Malou Reymann liet zich door deze geschiedenis inspireren voor haar even prachtige als huiveringwekkende drama Unruly (Ustyrlig), dat vol suspense zit en geen overvloedige achtergrondinformatie nodig heeft om een keihard punt te maken.
Kopenhagen, 1933. De zeventienjarige Maren woont met haar alleenstaande moeder en vele broers en zussen in een hok in een arbeidersbuurt. Maren gaat uit, ontmoet mannen en verschijnt vaker wel dan niet op haar werk in een naaiatelier. Deze ongemanierdheid is de jeugdzorg een doorn in het oog en het meisje wordt naar het heropvoedingseiland gestuurd. De aanvankelijk opstandige, woedende Maren laat zich moeilijk begeleiden door Sørine, het braafste meisje van de groep. Op relevante vragen over zelfstandigheid, vrijheid en zeggenschap over hun eigen levens en lichamen krijgt geen van de meisjes antwoord.
Het zwaartepunt ligt aanvankelijk bij Marens verhaal, maar verschuift subtiel naar dat van Sørine. Door naar de lotgevallen van de eigenzinnige Maren te kijken, vallen haar de schellen van de ogen. Zo ook bij de kijker. De onrechtvaardigheid van dit alles is van meet af aan helder, maar hoe er wérkelijk over deze meisjes gedacht wordt door de ‘beschaafde’ behandelaars, wordt halverwege pas echt duidelijk. Niet omdat het scenario dit letterlijk uitlegt, maar door die uienschil langzaam af te pellen met behulp van enkele sleutelscènes en uitmuntend acteerwerk.

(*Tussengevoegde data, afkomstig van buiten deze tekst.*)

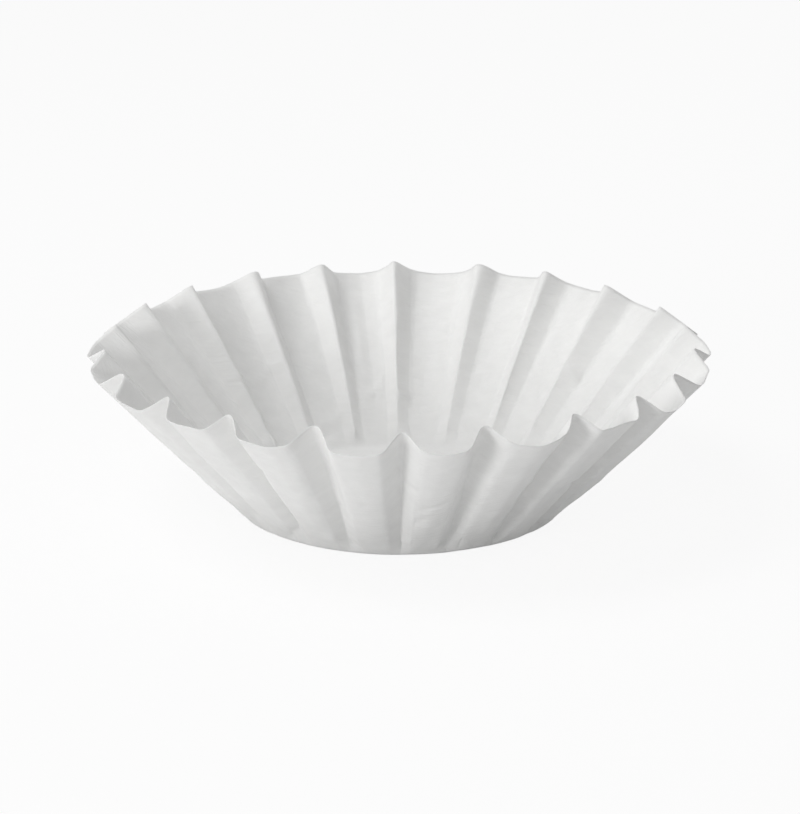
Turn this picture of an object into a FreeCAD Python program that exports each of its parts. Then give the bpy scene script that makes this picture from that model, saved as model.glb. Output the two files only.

Zo verandert dit historische drama in een welhaast onversneden horrorfilm. Juist omdat de boemannen in dit scenario gemotiveerd worden door náástenliefde, godbetert. Elke vorm van empathie ketst af op het afgestreken smoelwerk van de arts en zijn onberispelijk ogende hoofdverpleegkundige. Zo wortelen wanhoop, woede en verdriet zich vanzelf in de onderbuik van de kijker. Geholpen door de minimalistische, op uitgekiende momenten ingezette muziek.
Elke vorm van medemenselijkheid – vooral te vinden tussen de meisjes onderling – voelt als een reddingsboei in een patriarchale wereld die angstaanjagend en bijzonder wreed is. Een wereld die, vanwege herkenbare gevoelens van schaamte en je gedragen ‘hoe het hoort’, nog altijd resoneert in de wereld van vandaag.